Lupu Pick's "Sylvester" is the perfect example of "Kammerspiele", but , since this German is afraid that you don't speak the most eloquent of languages but only a primitive and ordinary one, I will tell you that in ,your rough tongue, that word means "intimate theater". Kammerspiele films are set in closed spaces, Teutonic tales of ordinary lives but with strong Expressionist influences.
This remarkable film is by the director Lupu Pick, who was Rumanian by birth but German by adoption, it is, together with "Scherben" (1921), a great and fascinating film for it's design, screenplay and perfect film direction.
The film is set in a bar on New Year's Eve. We see plenty of Germans swilling beer nonstop (such is the custom among my middle class countrymen). The owner of the bar and his wife await the arrival of his mother for a little celebration together.
Nevertheless it will not take much time for tension to build between the two women (you know, even non aristocratic German women are hard natured), giving rise finally to an atmosphere of mistrust and hostility. The man is caught in the middle and is finally pushed to the brink.

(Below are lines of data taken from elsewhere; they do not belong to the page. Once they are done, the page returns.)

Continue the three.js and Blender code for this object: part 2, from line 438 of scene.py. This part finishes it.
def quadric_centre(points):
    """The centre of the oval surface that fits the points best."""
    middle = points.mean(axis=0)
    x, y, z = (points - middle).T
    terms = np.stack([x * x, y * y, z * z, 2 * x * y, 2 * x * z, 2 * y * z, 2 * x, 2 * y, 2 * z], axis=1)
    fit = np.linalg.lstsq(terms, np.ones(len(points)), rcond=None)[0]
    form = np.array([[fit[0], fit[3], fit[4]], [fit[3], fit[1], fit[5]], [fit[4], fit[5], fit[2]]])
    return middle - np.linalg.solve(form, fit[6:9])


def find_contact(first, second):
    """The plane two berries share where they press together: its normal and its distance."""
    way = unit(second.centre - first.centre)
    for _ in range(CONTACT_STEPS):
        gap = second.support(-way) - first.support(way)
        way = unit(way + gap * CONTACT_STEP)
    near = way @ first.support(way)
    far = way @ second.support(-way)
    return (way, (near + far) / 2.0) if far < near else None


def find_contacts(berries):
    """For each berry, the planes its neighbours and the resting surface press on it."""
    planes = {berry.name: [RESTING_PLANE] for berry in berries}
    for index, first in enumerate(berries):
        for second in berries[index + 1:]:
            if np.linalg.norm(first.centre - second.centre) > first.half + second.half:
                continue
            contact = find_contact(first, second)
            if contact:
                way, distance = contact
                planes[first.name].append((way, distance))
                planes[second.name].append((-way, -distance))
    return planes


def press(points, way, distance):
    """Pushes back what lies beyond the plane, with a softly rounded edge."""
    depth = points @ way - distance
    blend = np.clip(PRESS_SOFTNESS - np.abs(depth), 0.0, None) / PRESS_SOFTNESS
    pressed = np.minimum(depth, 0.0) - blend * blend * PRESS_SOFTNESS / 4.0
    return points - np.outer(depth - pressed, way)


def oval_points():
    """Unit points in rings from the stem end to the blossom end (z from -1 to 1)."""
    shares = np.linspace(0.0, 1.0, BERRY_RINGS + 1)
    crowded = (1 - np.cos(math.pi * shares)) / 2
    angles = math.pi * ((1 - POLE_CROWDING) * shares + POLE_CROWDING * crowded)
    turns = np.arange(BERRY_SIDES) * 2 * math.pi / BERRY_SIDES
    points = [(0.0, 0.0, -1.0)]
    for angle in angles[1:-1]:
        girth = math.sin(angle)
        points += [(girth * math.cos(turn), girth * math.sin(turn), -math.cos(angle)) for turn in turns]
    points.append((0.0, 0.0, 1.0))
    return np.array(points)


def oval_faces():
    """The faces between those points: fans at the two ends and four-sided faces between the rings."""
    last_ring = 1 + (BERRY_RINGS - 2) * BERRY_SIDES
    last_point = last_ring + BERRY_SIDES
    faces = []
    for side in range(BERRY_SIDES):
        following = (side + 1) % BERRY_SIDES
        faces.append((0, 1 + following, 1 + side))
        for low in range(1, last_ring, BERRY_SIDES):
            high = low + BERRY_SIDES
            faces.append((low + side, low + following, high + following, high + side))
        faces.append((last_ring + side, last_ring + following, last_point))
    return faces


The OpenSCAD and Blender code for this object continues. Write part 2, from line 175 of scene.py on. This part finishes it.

As this German count said before, this is a very distinguished "Kammerspiele" film and takes place mostly on one set, thus focusing the attention of the audience on the actors' performances. The actors in "Sylvester" are great; they create vivid human portraits full of the contradictions and jealousies of people who experience joy and tragedy in an unexpected way.
Herr Pick has put together, in an elegant and accurate way, the familiar atmosphere of New Year's celebrations with simultaneous and different scenes of the same night: he cuts between the bar with its happy clients and the crowded main street with plenty of different types of people celebrating in their own way. Pick contrasts the poor people and their humble gatherings on the street with the hullabaloo of the private and elegant dance parties held by the newly rich (don't be tricked, these are sickly imitations of the genuine and aristocratic ones), but in the midst of this supposed joyousness, Pick gives us a mosaic of turmoil and tragedy just under the surface.
And now, if you'll allow me, I must temporarily take my leave because this German Count must attend another exciting New Year's Eve soiree, because for us, German aristocrats, each night of the year is New Year's Eve.